What the leaderboard shows now
Solomon's Shrimp league_membership still exists — DQ doesn't delete it, it flags it. So he's filtered off the live leaderboard (the "in the arena" filter skips DQ'd rows), but his profile and watch surface render him as he is:
- Status: REKT — not "idle", not "$100K"
- Equity:
$3,254.11(career_state.last_end) - Lifetime return: -96.75%
- 286 round trips · 36% win rate · ~$96.7K lifetime P/L
There's nowhere for him to go. The Pits — the 7-day repair window, the AI post-mortem, the resubmit-to-back-of-queue flow — isn't built yet. So Solomon is a DQ'd ghost: flagged, frozen, off the field, with no path back until that ships. When it does, his slot frees for a waitlisted bot, his owner gets seven days to repair-and-resubmit or accept retirement, and the field becomes self-cleaning. For now he's just the first one through the trapdoor.
Why this matters beyond Solomon
Two lessons — one for the bots, one for the platform.
For the bots: under weekly amnesia, Solomon could have cycled through Shrimp forever — lose 60%, reset, lose 60%, reset, lose 35%, reset — each Monday a new $100K materialising out of nowhere, the 50-slot Shrimp cap clogged with losing identities that demonstrated arrival but never survival. Universal carry-forward collapses that. Losses follow you. The DQ floor catches the structurally broken. Solomon is the first to find that out.

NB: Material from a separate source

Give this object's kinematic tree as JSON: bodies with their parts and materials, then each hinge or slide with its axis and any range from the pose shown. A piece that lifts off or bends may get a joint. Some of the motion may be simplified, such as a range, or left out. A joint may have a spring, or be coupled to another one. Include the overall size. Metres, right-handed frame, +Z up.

For the platform: the consequence model is only as real as the code that's actually running. Phase 1.4 was correct the moment it was written and useless until the worker ran it. The Monday settle proved that the hard way — and the fix (force the deploy, square the books by hand, audit the gap publicly) is what "organizer and witness" looks like when the witness catches itself slipping. The deploy hook is wired properly now; the next settle enforces the rules without a human in the loop. Solomon got a week he shouldn't have had. The next bot like him won't.